=== RECORDED DATA ===

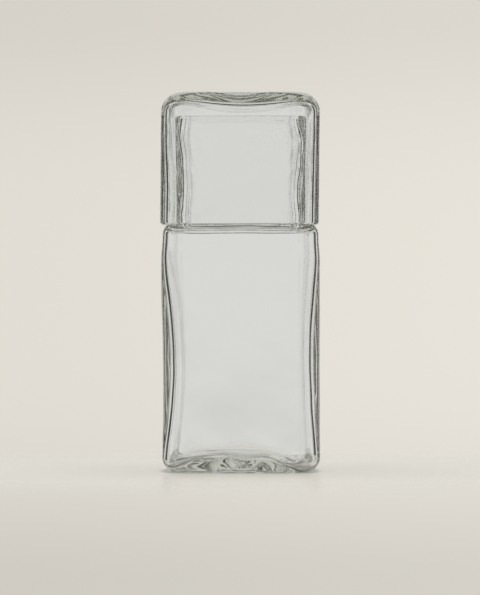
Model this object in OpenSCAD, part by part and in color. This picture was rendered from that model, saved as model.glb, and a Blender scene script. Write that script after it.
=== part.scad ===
// Bedside carafe with a tumbler that stands upside down over its neck as the lid.
// Millimetres, +Z up. The origin is the middle of the carafe's foot, on the resting surface.

/* [Carafe body] */
// Width and depth of the body, and of the tumbler flush above it, across their flat sides
body_w = 85; // [79:0.5:100]
// Height of the body, from the resting surface to the shoulder
body_h = 133; // [100:1:180]
// Radius of the body's upright corners
body_corner_r = 11; // [9.5:0.5:16]
// Radius of the shoulder's edge
shoulder_r = 5; // [3:0.5:5.5]
// Radius of the edge round the foot
foot_r = 8.5; // [6:0.5:9.5]
// Thickness of the body's side walls
body_wall = 4; // [3:0.1:5]
// Thickness of the glass between the shoulder and the hollow
shoulder_wall = 4.2; // [3:0.1:7]
// Thickness of the body's floor
body_floor = 5.2; // [4:0.1:9]
// Radius inside the body, under the shoulder
under_shoulder_r = 3.5; // [2:0.5:5]

/* [Sunken sides and base] */
// How far the middle of each side sinks inward
side_dish = 2.4; // [1:0.1:4]
// Width of the sunken part of a side
side_dish_w = 58; // [40:1:62]
// Height of the sunken part of a side
side_dish_h = 104; // [60:1:110]
// Height of the middle of the sunken part above the resting surface
side_dish_z = 66; // [58:1:72]
// How far the middle of the base is kicked up
base_dish = 4; // [1:0.1:6]
// Width of the kicked-up part of the base
base_dish_w = 52; // [36:1:60]

/* [Neck] */
// Radius of the neck's upright corners, outside
neck_corner_r = 8; // [6.5:0.5:12]
// Thickness of the neck's wall
neck_wall = 4.2; // [3:0.1:5]
// Radius of the cove where the neck grows out of the shoulder
neck_root_r = 2.4; // [1:0.1:2.8]

/* [Tumbler] */
// Height of the tumbler, from its rim to its base
tumbler_h = 71; // [50:0.5:100]
// Radius of the tumbler's upright corners
tumbler_corner_r = 11.5; // [11:0.5:16]
// Radius of the edge round the tumbler's base
tumbler_edge_r = 10.5; // [7:0.5:11]
// Thickness of the tumbler's side walls
tumbler_wall = 4; // [3:0.1:5]
// Thickness of the tumbler's base
tumbler_floor = 4.4; // [3:0.1:6]
// How far the middle of the tumbler's base sinks in
tumbler_dish = 2.2; // [1:0.1:3]
// Width of the sunken part of the tumbler's base
tumbler_dish_w = 44; // [30:1:56]

/* [Fit] */
// Gap between the tumbler's rim and the shoulder that it stands on
seat_gap = 0.3; // [0.1:0.05:0.6]
// Gap all round between the neck and the inside of the tumbler
neck_gap = 4.25; // [3.5:0.25:8]
// Gap between the neck's mouth and the tumbler's base above it
mouth_gap = 6.3; // [2:0.1:20]

/* [Hidden] */
$fn = 96;

// Fine enough for the very large radii of the sunken faces
dish_fn = 256;
// Cuts run past the faces that they open by this much
overrun = 1;

// The tumbler's rim is a full round, as wide as its wall. It comes to rest where its round meets the
// round of the shoulder's edge, so its height follows from the two radii and how far the rim's middle
// is outside the edge's.
rim_r = tumbler_wall / 2;
rim_apart = shoulder_r + rim_r + seat_gap;
rim_out = max(shoulder_r - rim_r, 0);
rim_mid_z = body_h - shoulder_r + sqrt(rim_apart * rim_apart - rim_out * rim_out);
rim_z = rim_mid_z - rim_r;
tumbler_top = rim_z + tumbler_h;

// The neck fills the tumbler's hollow, less the gaps round it and above it.
neck_w = body_w - 2 * (tumbler_wall + neck_gap);
neck_top = tumbler_top - tumbler_floor - tumbler_dish - mouth_gap;

// The cove at the neck's root ends before the shoulder's edge begins to round.
root_r = min(neck_root_r, body_w / 2 - shoulder_r - neck_w / 2);

// Underside of the plate of glass that the neck grows out of
plate_z = body_h - shoulder_wall;

// Radius of the round face that sinks by depth over the given width
function dish_r(width, depth) = (width * width / 4 + depth * depth) / (2 * depth);

// Carries the section drawn by its children round a square with rounded corners. The section's
// left edge is on the axis of the corner's curve, and run is the distance between those axes.
module round_square(run) {
    for (turn = [0:90:270]) {
        rotate([0, 0, turn])
            translate([run / 2, run / 2, 0]) {
                rotate_extrude(angle = 90)
                    children();
                rotate([90, 0, 0])
                    linear_extrude(run)
                        children();
            }
    }
}

// Section of a block's edge: rounded at its outer top corner
module capped_section(reach, height, top_r) {
    intersection() {
        square([reach, height]);
        union() {
            square([reach, height - top_r]);
            square([reach - top_r, height]);
            translate([reach - top_r, height - top_r])
                circle(top_r);
        }
    }
}

// Section of a block's edge: rounded at its outer top corner and its outer low corner
module edge_section(reach, height, top_r, low_r) {
    intersection() {
        capped_section(reach, height, top_r);
        translate([0, height])
            mirror([0, 1])
                capped_section(reach, height, low_r);
    }
}

// Solid square block with rounded upright corners and rounded edges above and below
module rounded_block(width, height, corner_r, top_r, low_r) {
    run = width - 2 * corner_r;
    round_square(run)
        edge_section(corner_r, height, top_r, low_r);
    translate([-run / 2, -run / 2, 0])
        cube([run, run, height]);
}

// Straight square post with rounded upright corners
module square_post(width, height, corner_r) {
    run = width - 2 * corner_r;
    round_square(run)
        square([corner_r, height]);
    translate([-run / 2, -run / 2, 0])
        cube([run, run, height]);
}

// Barrels that stand beside the body and sink its four sides. With deeper they reach that much
// further in, so that the same barrels leave a wall of even thickness when they shape the hollow.
module side_barrels(deeper) {
    wide_r = dish_r(side_dish_w, side_dish);
    tall_r = dish_r(side_dish_h, side_dish);
    for (turn = [0:90:270]) {
        rotate([0, 0, turn])
            translate([body_w / 2 - side_dish + wide_r, 0, side_dish_z])
                rotate_extrude($fn = dish_fn)
                    intersection() {
                        translate([wide_r - tall_r, 0])
                            circle(tall_r + deeper);
                        translate([0, -body_h])
                            square([wide_r + deeper, 2 * body_h]);
                    }
    }
}

// Ball below the foot that kicks the base up, or with thicker the top of the floor above it
module base_ball(thicker) {
    ball_r = dish_r(base_dish_w, base_dish);
    translate([0, 0, base_dish - ball_r])
        sphere(ball_r + thicker, $fn = dish_fn);
}

module body_outside() {
    difference() {
        rounded_block(body_w, body_h, body_corner_r, shoulder_r, foot_r);
        side_barrels(0);
        base_ball(0);
    }
}

module body_hollow() {
    hollow_w = body_w - 2 * body_wall;
    hollow_h = plate_z - body_floor;
    difference() {
        translate([0, 0, body_floor])
            rounded_block(hollow_w, hollow_h, body_corner_r - body_wall,
                under_shoulder_r, foot_r - body_wall);
        side_barrels(body_wall);
        base_ball(body_floor);
    }
}

// Section of the neck's wall: cove at its root, straight wall and a full round at the mouth
module neck_section() {
    inner = neck_corner_r - neck_wall;
    round_r = neck_wall / 2;
    translate([inner, plate_z])
        square([neck_wall, neck_top - round_r - plate_z]);
    translate([inner + round_r, neck_top - round_r])
        circle(round_r);
    difference() {
        translate([inner + round_r, body_h - shoulder_wall / 2])
            square([round_r + root_r, shoulder_wall / 2 + root_r]);
        translate([neck_corner_r + root_r, body_h + root_r])
            circle(root_r);
    }
}

module carafe() {
    neck_run = neck_w - 2 * neck_corner_r;
    color([0.82, 0.86, 0.83, 0.45]) {
        difference() {
            body_outside();
            body_hollow();
            translate([0, 0, plate_z - overrun])
                square_post(neck_w - neck_wall, shoulder_wall + 2 * overrun,
                    neck_corner_r - neck_wall / 2);
        }
        round_square(neck_run)
            neck_section();
    }
}

// Section of the tumbler's wall and of the edge of its base, with a full round at the rim
module tumbler_section() {
    hollow_reach = tumbler_corner_r - tumbler_wall;
    wall_h = tumbler_top - rim_mid_z;
    translate([hollow_reach + rim_r, rim_mid_z])
        circle(rim_r);
    translate([0, rim_mid_z])
        difference() {
            capped_section(tumbler_corner_r, wall_h, tumbler_edge_r);
            translate([0, -overrun])
                capped_section(hollow_reach, wall_h - tumbler_floor + overrun,
                    tumbler_edge_r - tumbler_floor);
        }
}

// Ball above the tumbler's base that sinks it, or with thicker the inner face under it
module tumbler_ball(thicker) {
    ball_r = dish_r(tumbler_dish_w, tumbler_dish);
    translate([0, 0, tumbler_top - tumbler_dish + ball_r])
        sphere(ball_r + thicker, $fn = dish_fn);
}

module tumbler() {
    run = body_w - 2 * tumbler_corner_r;
    floor_z = tumbler_top - tumbler_floor;
    color([0.84, 0.88, 0.85, 0.45])
        difference() {
            union() {
                round_square(run)
                    tumbler_section();
                translate([-run / 2, -run / 2, floor_z])
                    cube([run, run, tumbler_floor]);
                intersection() {
                    translate([-run / 2, -run / 2, floor_z - tumbler_dish - overrun])
                        cube([run, run, tumbler_dish + 2 * overrun]);
                    tumbler_ball(tumbler_floor);
                }
            }
            tumbler_ball(0);
        }
}

carafe();
tumbler();
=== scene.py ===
"""Looks of a bedside carafe with its tumbler upside down over the neck, both of thick clear glass."""

import math

import bmesh
import bpy
import numpy as np
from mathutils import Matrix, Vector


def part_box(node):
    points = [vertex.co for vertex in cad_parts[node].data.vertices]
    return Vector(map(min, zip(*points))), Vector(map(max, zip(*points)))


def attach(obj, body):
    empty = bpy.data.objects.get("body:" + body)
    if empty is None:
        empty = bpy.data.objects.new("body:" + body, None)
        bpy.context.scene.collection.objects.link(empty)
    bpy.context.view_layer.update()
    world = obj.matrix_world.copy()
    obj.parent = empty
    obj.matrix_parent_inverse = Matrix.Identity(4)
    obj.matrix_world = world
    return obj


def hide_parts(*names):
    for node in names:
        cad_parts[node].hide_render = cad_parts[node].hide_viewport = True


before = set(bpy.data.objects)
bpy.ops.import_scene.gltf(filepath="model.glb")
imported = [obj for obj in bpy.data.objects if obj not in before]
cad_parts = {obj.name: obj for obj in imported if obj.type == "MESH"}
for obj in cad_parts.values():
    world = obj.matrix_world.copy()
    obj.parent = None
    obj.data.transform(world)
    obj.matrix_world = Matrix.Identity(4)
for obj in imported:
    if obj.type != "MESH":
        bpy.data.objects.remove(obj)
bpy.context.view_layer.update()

MM = 0.001

# Sizes of the glass are in millimetres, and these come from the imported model
carafe_low, carafe_high = np.array(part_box("carafe")) / MM
tumbler_low, tumbler_high = np.array(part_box("tumbler")) / MM
BODY_HALF = (carafe_high[0] - carafe_low[0]) / 2
NECK_TOP = carafe_high[2]
RIM_Z = tumbler_low[2]
TUMBLER_TOP = tumbler_high[2]

# Outside of the carafe's body
BODY_H = 133.0
BODY_CORNER = 11.6
FOOT_R = 8.5
FOOT_CORNER = 0.9 * BODY_CORNER
SHOULDER_IN = 5.0
SHOULDER_DOWN = 5.4
SHOULDER_CORNER = 0.8 * BODY_CORNER

# Hollow of the body. The flat under its shoulder keeps an edge's width from the neck and the walls,
# and the edge at the neck is eased
BODY_WALL = 2.8
BODY_INNER = BODY_HALF - BODY_WALL
BODY_FLOOR = 3.0
INNER_CORNER = 9.0
INNER_FOOT_R = 5.0
SHOULDER_WALL = 3.0
UNDER_SHOULDER_Z = BODY_H - SHOULDER_WALL
UNDER_SHOULDER_R = 2.4
UNDER_SHOULDER_EDGE = 1.0
UNDER_SHOULDER_EASED = 0.3

# Neck
NECK_HALF = 34.9
NECK_WALL = 3.8
NECK_INNER = NECK_HALF - NECK_WALL
NECK_CORNER = 6.0
NECK_INNER_CORNER = 5.0
NECK_ROOT_R = 1.4

# Tumbler, which stands on its rim, so that its floor is at its top
TUMBLER_WALL = 3.2
TUMBLER_INNER = BODY_HALF - TUMBLER_WALL
TUMBLER_CORNER = 11.0
TUMBLER_INNER_CORNER = 7.0
TUMBLER_FLOOR = 4.8
TUMBLER_FLOOR_Z = TUMBLER_TOP - TUMBLER_FLOOR
TUMBLER_EDGE_R = 11.0
TUMBLER_INNER_EDGE_R = TUMBLER_EDGE_R - TUMBLER_FLOOR
TUMBLER_TIGHT_EDGE_R = 4.4
TUMBLER_DISH = 4.2
TUMBLER_DISH_R = 24.0

# Unevenness of the carafe. A hump is given by its height, its middle and how far it reaches
CORNER_FULLER = (1.4, 60.0, 55.0)
INNER_CORNER_TIGHTER = (1.8, 58.0, 66.0)
HOLLOW_DRAWN_IN = {"left": (3.9, 56.0, 66.0), "right": (2.4, 60.0, 66.0)}
SIDES_SUNK = (1.0, 64.0, 60.0)
FRONT_SUNK = (0.35, 64.0, 60.0)
SUNK_ACROSS = (1.0, 0.0, 34.0)
LEFT_SLIMMER = (1.0, 38.0, 70.0)
NECK_LEFT_THICKER = ((0.7, 148.5, 16.0), (-0.55, 177.5, 12.0))
NECK_RIGHT_THICKER = ((0.7, 189.5, 9.0), (-0.8, 176.0, 12.0), (0.8, 149.0, 15.0))
OUTER_KICK = 5.0
OUTER_KICK_ACROSS = (1.0, 0.0, 33.75)
SCAR_LUMPS = 0.5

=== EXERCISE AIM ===
Each line from the one holding "face under it" to the one holding "obj.parent = empty", those two included, is to be transcribed exactly, and no other line.

=== EXERCISE SOLUTION ===
// Ball above the tumbler's base that sinks it, or with thicker the inner face under it
module tumbler_ball(thicker) {
    ball_r = dish_r(tumbler_dish_w, tumbler_dish);
    translate([0, 0, tumbler_top - tumbler_dish + ball_r])
        sphere(ball_r + thicker, $fn = dish_fn);
}

module tumbler() {
    run = body_w - 2 * tumbler_corner_r;
    floor_z = tumbler_top - tumbler_floor;
    color([0.84, 0.88, 0.85, 0.45])
        difference() {
            union() {
                round_square(run)
                    tumbler_section();
                translate([-run / 2, -run / 2, floor_z])
                    cube([run, run, tumbler_floor]);
                intersection() {
                    translate([-run / 2, -run / 2, floor_z - tumbler_dish - overrun])
                        cube([run, run, tumbler_dish + 2 * overrun]);
                    tumbler_ball(tumbler_floor);
                }
            }
            tumbler_ball(0);
        }
}

carafe();
tumbler();
=== scene.py ===
"""Looks of a bedside carafe with its tumbler upside down over the neck, both of thick clear glass."""

import math

import bmesh
import bpy
import numpy as np
from mathutils import Matrix, Vector


def part_box(node):
    points = [vertex.co for vertex in cad_parts[node].data.vertices]
    return Vector(map(min, zip(*points))), Vector(map(max, zip(*points)))


def attach(obj, body):
    empty = bpy.data.objects.get("body:" + body)
    if empty is None:
        empty = bpy.data.objects.new("body:" + body, None)
        bpy.context.scene.collection.objects.link(empty)
    bpy.context.view_layer.update()
    world = obj.matrix_world.copy()
    obj.parent = empty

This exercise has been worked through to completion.